Olga de Janina ne cherchait pas à s’opposer au genre masculin mais elle voulait simplement vivre socialement comme les hommes sans que sa féminité ne soit un frein à cette volonté. Olga de Janina aspirait à la liberté d’être le capitaine de son destin et sa démarche lui coûta bien des injures et des moqueries.

Olga de Janina a écrit quatre pamphlets et un ouvrage ciselé, les « Lettres d’un excentrique ». Publiées sous le pseudonyme de Robert Franz, ces lettres, censées avoir été écrites par  ce monsieur, sont en fait de sublimes nouvelles. Olga de Janina aimait incontestablement la langue française et a su mettre cette langue au service d’histoires troublantes ; d’histoires dans lesquelles la liberté n’est pas acquise et les tourments des cœurs et de l’esprit sont nombreux et loin de l’apaisement. Ces lettres  sont toujours d’actualité car elles parlent aux lecteurs d’aujourd’hui comme aux lecteurs d’hier. Ces lettres nous tendent un miroir dans lequel nous observons des turpitudes toujours actuelles et des mouvements de fond qui nous agitent et questionnent nos identités et nos valeurs.  Les « Lettres d’un excentrique » sont à lire de toute urgence car il s’agit d’une lecture qui sollicite et respecte l’intelligence du lecteur et qui nous donne à voir la complexité de ce que nous sommes.

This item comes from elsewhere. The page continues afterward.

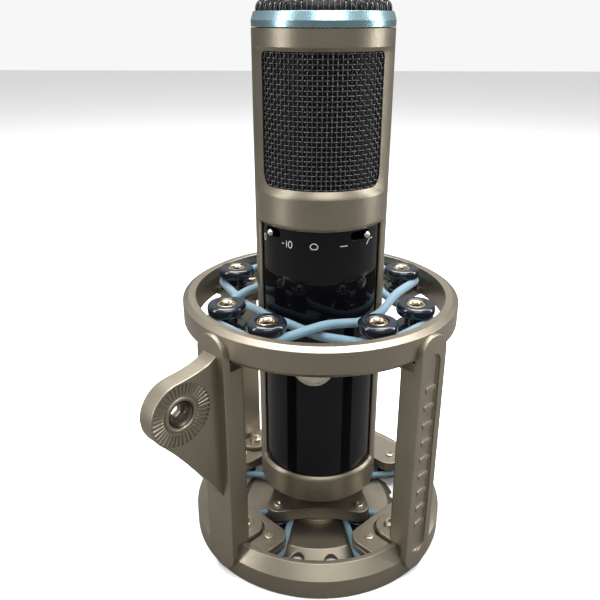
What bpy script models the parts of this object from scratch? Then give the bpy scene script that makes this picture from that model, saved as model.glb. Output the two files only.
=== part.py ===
"""Side-address condenser microphone standing in a round elastic shock mount.

Standalone Blender 4.5 script: run it with  blender --background --python part.py
Units are metres, +Z is up.  Heights are above the stand face.  An azimuth is an
angle about the microphone's own axis, 0 at the front (-Y) and positive to the
right (+X).  The world origin is the centre of the footprint's bounding box.
"""
import math

import bmesh
import bpy
import numpy as np
from mathutils import Vector

GAP = 0.0003                    # running gap kept between touching pieces

# ---------------------------------------------------------------- microphone
MIC_RADIUS = 0.0275
MIC_WALL = 0.0015
MIC_BOTTOM = 0.0241
MIC_TOP = 0.2263
EDGE_CHAMFER = 0.0008
BODY_WINDOW = (0.0379, 0.1533)  # heights of the black window's lower and upper edge
BODY_WINDOW_HALF = math.radians(68)
GRILLE_WINDOW = (0.1690, 0.2186)
GRILLE_WINDOW_HALF = math.radians(60.5)
BARREL_WALL = 0.0015
BARREL_BOTTOM = 0.0310
DECK_BOTTOM = 0.1580
DECK_THICKNESS = 0.0030
MESH_WALL = 0.0008
INNER_MESH_SPACE = 0.0010
TRIM_HEIGHT = 0.0054            # coloured trim ring on top
TRIM_STRAIGHT = 0.0023
TRIM_LIP = 0.0004
TRIM_INSET = 0.0010             # the lip's outer edge, in from the housing's side
DOME_RISE = 0.0080              # how far the domed grille stands above the trim ring
DOME_POWER = 2.6                # 2 would be half an ellipse; more fills out its shoulders
BADGE_RADIUS = 0.0094
BADGE_HEIGHT = 0.0943
BADGE_THICKNESS = 0.0006
BADGE_AZIMUTH = math.radians(-6)
SWITCH_HEIGHT = 0.1506
SWITCH_BALL = 0.0015
SWITCH_SLOT_HALF_HEIGHT = 0.0017
PAD_SLOT = (math.radians(-58.5), math.radians(-39.0))
PAD_REST = math.radians(-48.8)
LOW_CUT_SLOT = (math.radians(27.5), math.radians(48.5))
LOW_CUT_REST = math.radians(43.4)
CAPSULE_RADIUS = 0.0175
CAPSULE_DEPTH = 0.0110
CAPSULE_HEIGHT = 0.1950
DIAPHRAGM_RADIUS = 0.0158
DIAPHRAGM_THICKNESS = 0.0006
SADDLE_HALF_WIDTH = 0.0085
BOARD_THICKNESS = 0.0016
BOARD_LENGTH = 0.1080
BOARD_EDGE_SPACE = 0.0045       # from the board's edges to the barrel
BOARD_BOTTOM = 0.0420
BOARD_Y = 0.0040
TRANSFORMER_SIZE = (0.0220, 0.0160, 0.0240)
TRANSFORMER_BOTTOM = 0.0520
NECK_RADIUS = 0.0145            # threaded neck below the microphone
NECK_BOTTOM = 0.0004
COLLAR_RADIUS = NECK_RADIUS + 0.0025
FLANGE_RECESS = 0.0005          # the end flange sits this far up inside the housing
SOCKET_RADIUS = 0.0086
SOCKET_TOP = 0.0220
INSERT_THICKNESS = 0.0044
PIN_RADIUS = 0.0012
PIN_CIRCLE = 0.00405
PIN_TIP = 0.0055

# --------------------------------------------------------------- shock mount
MOUNT_CLOCK = math.radians(1.5)  # the mount is turned a little on the microphone
POST_AZIMUTHS = {"front_left": -45, "front_right": 45, "back_left": -135}
LOBE_AZIMUTHS = {**POST_AZIMUTHS, "back_right": 135}
RING_RADIUS = 0.0600
UPPER_RING_TOP = 0.1199
UPPER_RING_BOTTOM = UPPER_RING_TOP - 0.0104
UPPER_RING_BORE = RING_RADIUS - 0.0057
UPPER_RING_FLAT = RING_RADIUS - 0.0025  # outer edge of the flat rim, where its chamfer starts
UPPER_RING_CHAMFER = 0.0015
LOWER_RING_WALL_TOP = 0.00935
LOWER_RING_TOP = 0.0150
LOWER_RING_FLAT = RING_RADIUS - 0.0045
LOWER_RING_BORE = RING_RADIUS - 0.0068
LOBE_INNER = 0.0355
LOBE_HALF_WIDTH = 0.0180
LOBE_CORNER = 0.0060
LOBE_STEP = 0.0002              # the lobes lie this far inside the rings' flat faces
BOBBIN_CEILING = 0.0099         # underside of the lower lobes and of the cradle plate
UPPER_LOBE_BOTTOM = UPPER_RING_TOP - 0.0129
UPPER_LOBE_THICKNESS = 0.0036

POST_HALF_WIDTH = 0.00835
POST_OUTER = RING_RADIUS + 0.0018  # outer face of the post's pad
PAD_THICKNESS = 0.0032
PAD_BOTTOM = 0.0025
PAD_TOP = UPPER_RING_TOP - 0.0019
BAR_HALF_WIDTH = POST_HALF_WIDTH - 0.00095
BAR_INNER = POST_OUTER - 0.0108
TONGUE_TIP = 0.0396
TONGUE_THICKNESS = 0.0045
POCKET_FLOOR = 0.0120           # floor of the tongue's pocket in the lower lobe
POCKET_GAP = 0.0008
CHANNEL_HALF_WIDTH = 0.0045
CHANNEL_DEPTH = 0.0012
CHANNEL_BOTTOM = 0.0115
CHANNEL_TOP = PAD_TOP - 0.0085
FOOT_SCREW_PLACE = 0.0465
FOOT_SCREW_HEAD = (0.0032, 0.0018)
FOOT_SCREW_SHANK = 0.0016

LUG_THICKNESS = 0.0080
LUG_PLACE = POST_OUTER + 0.0171
LUG_HEIGHT = 0.0912
LUG_END_RADIUS = 0.0138
LUG_TOP = 0.1120                # where the lug runs into its post, above and below
LUG_BOTTOM = 0.0400
ROSETTE_RADIUS = 0.0131
ROSETTE_DEPTH = 0.0008
LUG_BORE = 0.0055
LUG_INSERT_BORE = 0.0028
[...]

A cela, s’ajoute l’esprit impertinent, observateur et plein d’humour d’Olga de Janina. Une de ces lettres commence à Ostende, « Une grève blanche et sablonneuse, peuplée de petites tentes qui sont autant de salons où l’on se visite en cérémonie, en grande toilette, en échangeant des médisances et des bonbons .»  C’est impitoyable, direct et bien dit, c’est Olga de Janina.

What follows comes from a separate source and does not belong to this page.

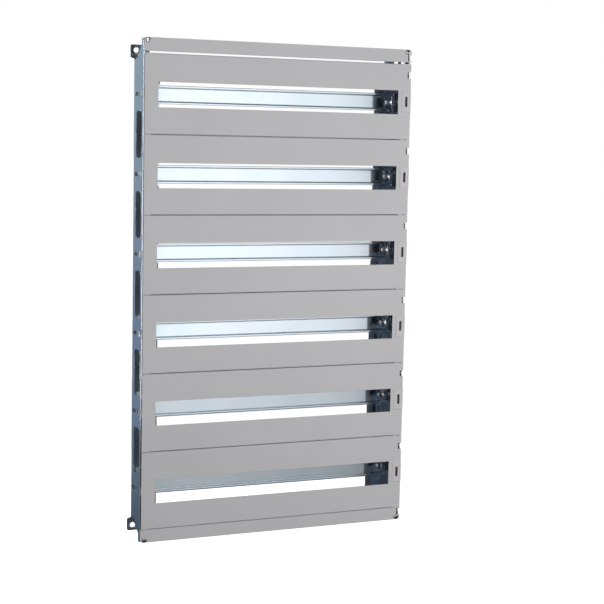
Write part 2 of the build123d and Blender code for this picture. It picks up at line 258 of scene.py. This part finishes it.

Les éditions Sansquilsoitbesoin publient une nouvelle édition des « Lettres d’un excentrique » dont l’édition originale date de 1876. Il s’agit d’une véritable nouvelle édition et non de la simple reproduction/réimpression de l’ouvrage de 1876. Le texte a été corrigé de ses scories et il a été enrichi par des notes d’éditeur afin de permettre au lecteur de ne pas buter sur un mot dont le sens aurait aujourd’hui changé ou dont l’usage aurait disparu. Disons le clairement : le texte d’Olga de Janina n’a pas vieilli que ce soit dans son contenu comme dans sa forme. Les notes d’éditeurs sont donc peu nombreuses. Il s’agit d’un véritable travail d’édition car le texte d’Olga de Janina est précédé d’une longue préface biographique inédite. Cette préface a nécessité de longues recherches, car Olga de Janina est une anguille. Difficile de suivre le parcours d’une femme morte en 1914 et qui n’a cessé de changer de nom et d’adopter des pseudonymes. Elle paraît puis disparaît pour réapparaître sous une autre identité. Olga de Janina sera ainsi Olga Cezano, Olga Vulliet, Sylvia Zorelli, Robert Franz et enfin Nikto. Olga de Janina était une voyageuse, une nomade ; son pays était l’Europe. Olga de Janina est un personnage hors norme qui a vécu plusieurs vies. Il y a plusieurs femmes en Olga de Janina. Il y a du féminin et du masculin pour le plus grand trouble de ses contemporains ; il y a de multiples identités pour la plus grande peine de celui qui s’attelle à une recherche biographique sur cette artiste.

Enfin l’édition des « Lettres d’un excentrique » présente un texte rarissime, publié en 1873 dans un journal  et jamais publié dans un ouvrage : une « Causerie sur Franz Liszt ». Causerie est un mot charmant que l’on pourrait aujourd’hui remplacer par conférence si une telle substitution de vocabulaire n’emportait pas avec elle toute la chaleur et la proximité humaine que contient le mot causerie. Olga de Janina aura été toute sa vie une inlassable ambassadrice de la musique de Liszt. Elle a su mettre d’un côté la passion et le dépit amoureux, et de l’autre, l’admiration pour le compositeur. Olga de Janina avait pour habitude, avant chaque récital consacré à Liszt, d’expliquer au public en quoi la musique de Liszt était novatrice et comme telle nécessitait une première écoute attentive puis une familiarisation avec son répertoire. Olga de Janina savait le grand public sensible à ce qu’il connaissait et intimidé par ce qu’il ignorait. La routine était pour Olga de Janina le pire des poisons. Il faut, écrivait-elle « nous arracher ainsi aux bourbes de la routine » et ne plus être de ces « badauds qui réclament les plaisirs digestifs plutôt qu’une occasion d’exercer leur intelligence ». Le style est toujours percutant. Cette « Causerie sur Franz Liszt » est aussi un document exceptionnel qui nous donne à entendre le point de vue d’une grande concertiste, élève et contemporaine du compositeur, sur la musique de ce dernier. En lisant cette causerie, nous découvrons comment une pianiste célèbre, d’avant le gramophone, considérait la musique de Liszt et en faisait la promotion auprès du public des salles de concert. Ce texte est donc émouvant, instructif et un formidable témoignage d’une époque où la musique de Liszt n’était pas encore une valeur sûre, reconnue et incontestable du répertoire.

Olga de Janina était une belle femme. Tout au long de sa vie, elle aima jouer sur la confusion des identités et des genres. Elle se montrait parfois en garçonne et ne pouvait qu’impressionner ceux qu’elle croisait. Olga de Janina, maitresse de sa vie, le fut aussi de sa mort. Elle se fit inhumer à Montrouge sous un pseudonyme, le dernier  qu’elle   utilisa  dans  sa  vie,  Nikto,  qui  signifie  « personne » en slovaque.

Olga de Janina fait partie de ces femmes, aujourd’hui oubliées, mais qui un jour retrouveront la lumière. Dans un autre domaine, il y a quelques années, Olympe de Gouges n’était connue que de quelques avertis avant d’être réhabilitée. Puisse Olga de Janina connaître le même sort et, d’entre les ombres, rejaillir à la lumière, lumière qui n’est autre que le regard des hommes d’aujourd’hui, de moi, de vous.